--- Given problem ---
Below are records; please set down exactly the lines from the first through the one containing "# and +Z comes".

--- CAD and scene scripts ---

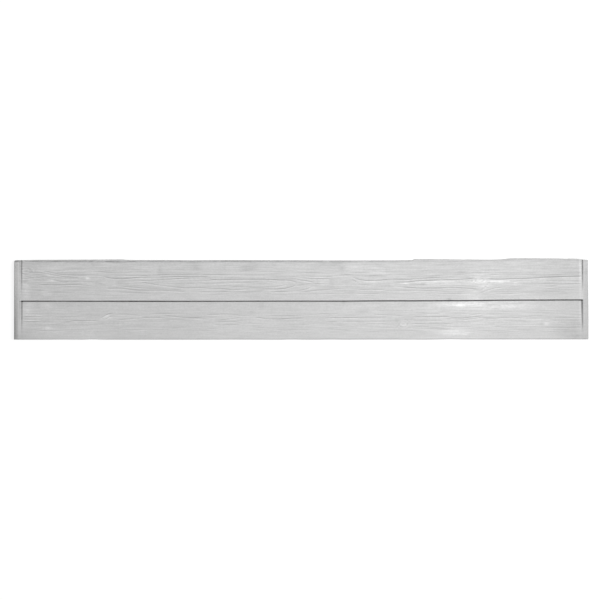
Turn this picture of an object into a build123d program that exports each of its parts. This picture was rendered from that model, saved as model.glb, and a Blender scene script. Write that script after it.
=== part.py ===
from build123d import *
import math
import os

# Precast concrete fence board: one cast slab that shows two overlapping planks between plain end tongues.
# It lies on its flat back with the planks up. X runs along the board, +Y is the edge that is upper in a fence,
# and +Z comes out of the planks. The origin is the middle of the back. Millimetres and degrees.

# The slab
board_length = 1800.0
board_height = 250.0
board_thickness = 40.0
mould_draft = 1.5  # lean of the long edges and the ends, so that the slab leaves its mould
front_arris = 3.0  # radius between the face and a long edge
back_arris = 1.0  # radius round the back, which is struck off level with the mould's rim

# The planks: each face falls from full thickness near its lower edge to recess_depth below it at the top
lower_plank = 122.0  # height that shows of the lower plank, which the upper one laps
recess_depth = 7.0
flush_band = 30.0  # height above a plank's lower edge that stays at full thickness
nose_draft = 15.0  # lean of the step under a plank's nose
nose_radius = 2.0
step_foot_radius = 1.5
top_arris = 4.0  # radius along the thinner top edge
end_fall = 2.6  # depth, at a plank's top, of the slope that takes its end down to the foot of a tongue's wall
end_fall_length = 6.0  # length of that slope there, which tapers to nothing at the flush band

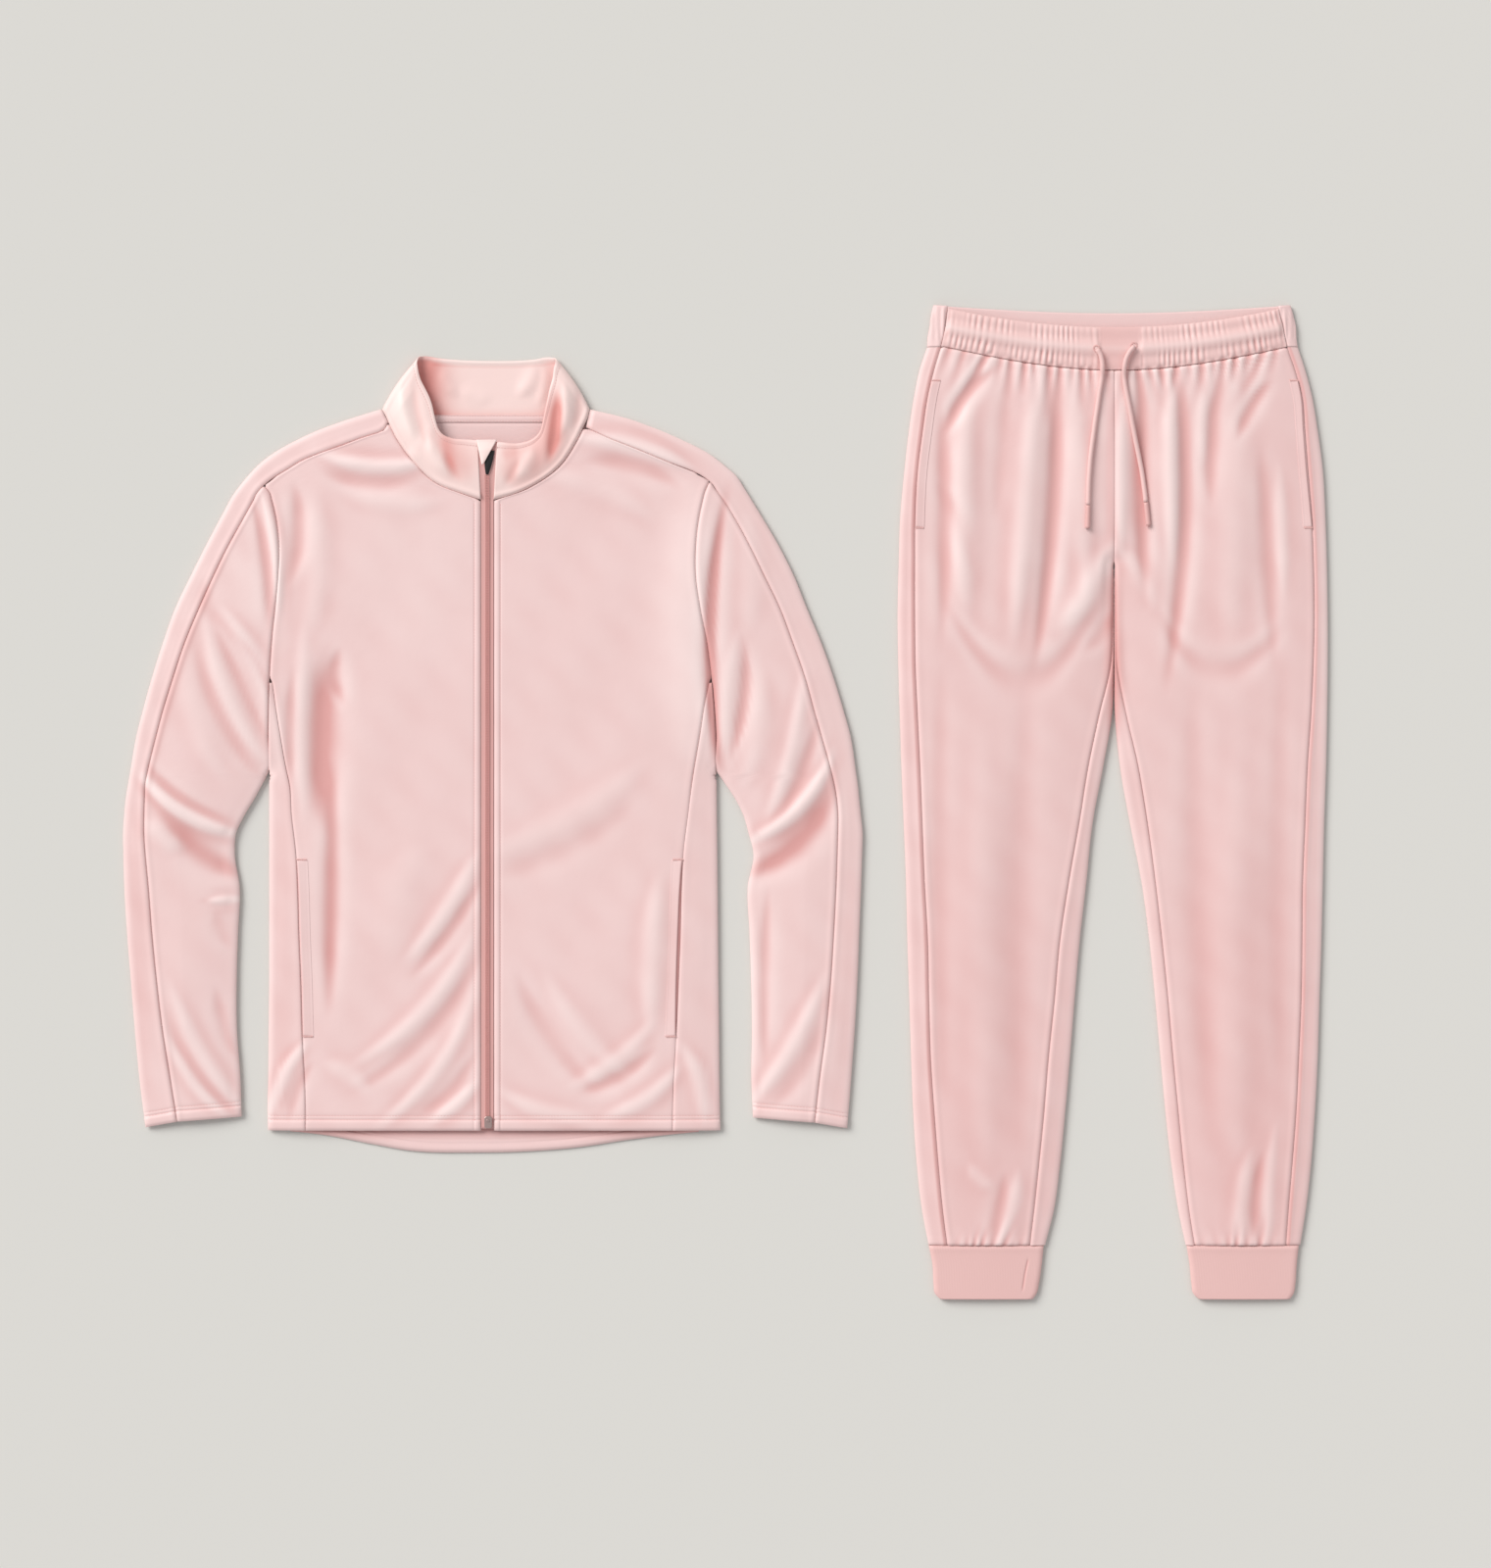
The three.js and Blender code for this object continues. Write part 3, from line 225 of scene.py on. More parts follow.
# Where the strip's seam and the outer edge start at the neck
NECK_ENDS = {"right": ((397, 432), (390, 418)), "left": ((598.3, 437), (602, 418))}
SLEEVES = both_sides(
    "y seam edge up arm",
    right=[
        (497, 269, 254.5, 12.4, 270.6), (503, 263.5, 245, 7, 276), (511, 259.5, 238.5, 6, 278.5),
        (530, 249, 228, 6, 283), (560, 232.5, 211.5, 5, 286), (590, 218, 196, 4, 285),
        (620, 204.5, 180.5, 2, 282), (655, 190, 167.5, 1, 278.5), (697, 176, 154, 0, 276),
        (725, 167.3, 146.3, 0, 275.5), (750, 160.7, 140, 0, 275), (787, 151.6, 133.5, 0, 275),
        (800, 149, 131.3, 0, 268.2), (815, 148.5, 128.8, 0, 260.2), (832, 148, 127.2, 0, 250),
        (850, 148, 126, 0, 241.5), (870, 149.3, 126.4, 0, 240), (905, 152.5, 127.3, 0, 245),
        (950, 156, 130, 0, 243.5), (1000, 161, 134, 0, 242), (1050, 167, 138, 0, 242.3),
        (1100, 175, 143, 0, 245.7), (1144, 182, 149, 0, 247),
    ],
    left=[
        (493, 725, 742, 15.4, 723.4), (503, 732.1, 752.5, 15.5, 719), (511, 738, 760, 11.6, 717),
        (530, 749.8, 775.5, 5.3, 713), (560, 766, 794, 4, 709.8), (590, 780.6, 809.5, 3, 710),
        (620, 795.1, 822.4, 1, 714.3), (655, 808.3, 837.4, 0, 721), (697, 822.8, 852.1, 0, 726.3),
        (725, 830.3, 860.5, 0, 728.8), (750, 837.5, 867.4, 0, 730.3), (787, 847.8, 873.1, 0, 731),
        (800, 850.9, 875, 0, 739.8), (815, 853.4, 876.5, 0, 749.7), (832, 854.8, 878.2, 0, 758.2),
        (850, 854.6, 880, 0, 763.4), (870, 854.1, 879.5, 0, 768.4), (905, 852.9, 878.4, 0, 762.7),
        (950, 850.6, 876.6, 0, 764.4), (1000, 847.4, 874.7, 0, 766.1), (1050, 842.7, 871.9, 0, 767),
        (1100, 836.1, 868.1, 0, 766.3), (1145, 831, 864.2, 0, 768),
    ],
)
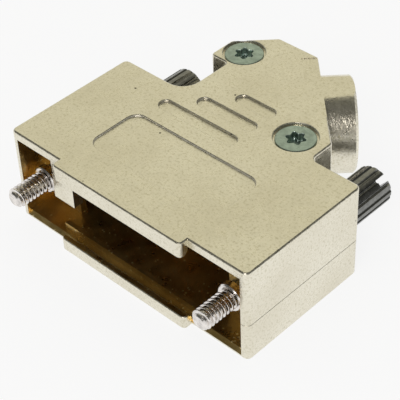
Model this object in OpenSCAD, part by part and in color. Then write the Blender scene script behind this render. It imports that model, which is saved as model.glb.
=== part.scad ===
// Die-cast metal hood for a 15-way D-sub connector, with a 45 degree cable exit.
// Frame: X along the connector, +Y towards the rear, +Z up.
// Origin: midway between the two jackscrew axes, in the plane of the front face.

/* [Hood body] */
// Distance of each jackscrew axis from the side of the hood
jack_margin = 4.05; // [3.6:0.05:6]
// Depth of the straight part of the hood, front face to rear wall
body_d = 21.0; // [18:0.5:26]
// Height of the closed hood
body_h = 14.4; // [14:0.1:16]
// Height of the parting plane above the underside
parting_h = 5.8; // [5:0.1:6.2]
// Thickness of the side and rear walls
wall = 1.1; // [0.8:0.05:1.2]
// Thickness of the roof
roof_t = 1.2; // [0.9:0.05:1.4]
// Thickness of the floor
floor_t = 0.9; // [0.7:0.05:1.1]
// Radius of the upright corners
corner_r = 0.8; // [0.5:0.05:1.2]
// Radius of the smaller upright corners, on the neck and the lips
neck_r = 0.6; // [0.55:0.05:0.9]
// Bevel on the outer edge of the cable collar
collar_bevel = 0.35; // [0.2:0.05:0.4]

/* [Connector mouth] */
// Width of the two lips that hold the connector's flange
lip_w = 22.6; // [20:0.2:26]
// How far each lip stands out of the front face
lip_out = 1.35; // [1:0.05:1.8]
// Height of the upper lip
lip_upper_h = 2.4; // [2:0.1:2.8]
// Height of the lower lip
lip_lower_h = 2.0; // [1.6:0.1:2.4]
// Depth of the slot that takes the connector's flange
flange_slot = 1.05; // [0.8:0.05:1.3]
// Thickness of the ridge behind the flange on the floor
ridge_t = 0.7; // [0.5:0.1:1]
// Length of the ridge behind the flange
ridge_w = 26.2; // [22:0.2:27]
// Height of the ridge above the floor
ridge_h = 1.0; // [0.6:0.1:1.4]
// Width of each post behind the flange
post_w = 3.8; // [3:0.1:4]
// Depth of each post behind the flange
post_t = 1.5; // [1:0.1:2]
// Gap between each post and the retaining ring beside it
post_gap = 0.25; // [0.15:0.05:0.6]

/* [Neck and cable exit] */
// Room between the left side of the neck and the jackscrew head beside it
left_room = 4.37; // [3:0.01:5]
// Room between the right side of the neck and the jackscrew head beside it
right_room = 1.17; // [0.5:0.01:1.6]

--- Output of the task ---
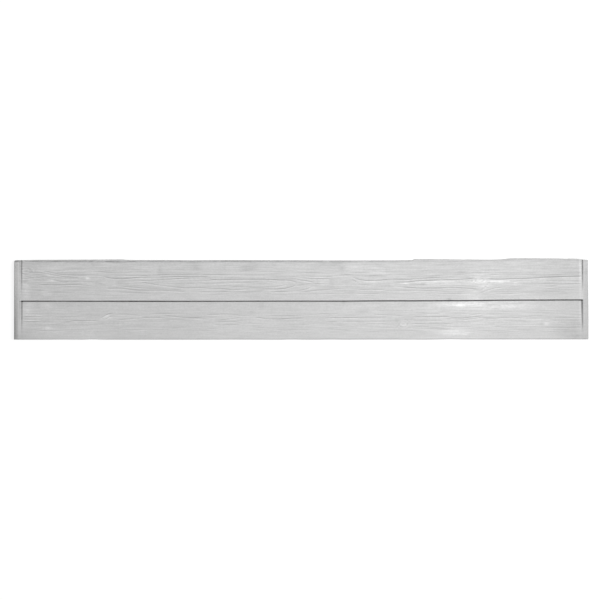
Turn this picture of an object into a build123d program that exports each of its parts. This picture was rendered from that model, saved as model.glb, and a Blender scene script. Write that script after it.
=== part.py ===
from build123d import *
import math
import os

# Precast concrete fence board: one cast slab that shows two overlapping planks between plain end tongues.
# It lies on its flat back with the planks up. X runs along the board, +Y is the edge that is upper in a fence,
# and +Z comes out of the planks. The origin is the middle of the back. Millimetres and degrees.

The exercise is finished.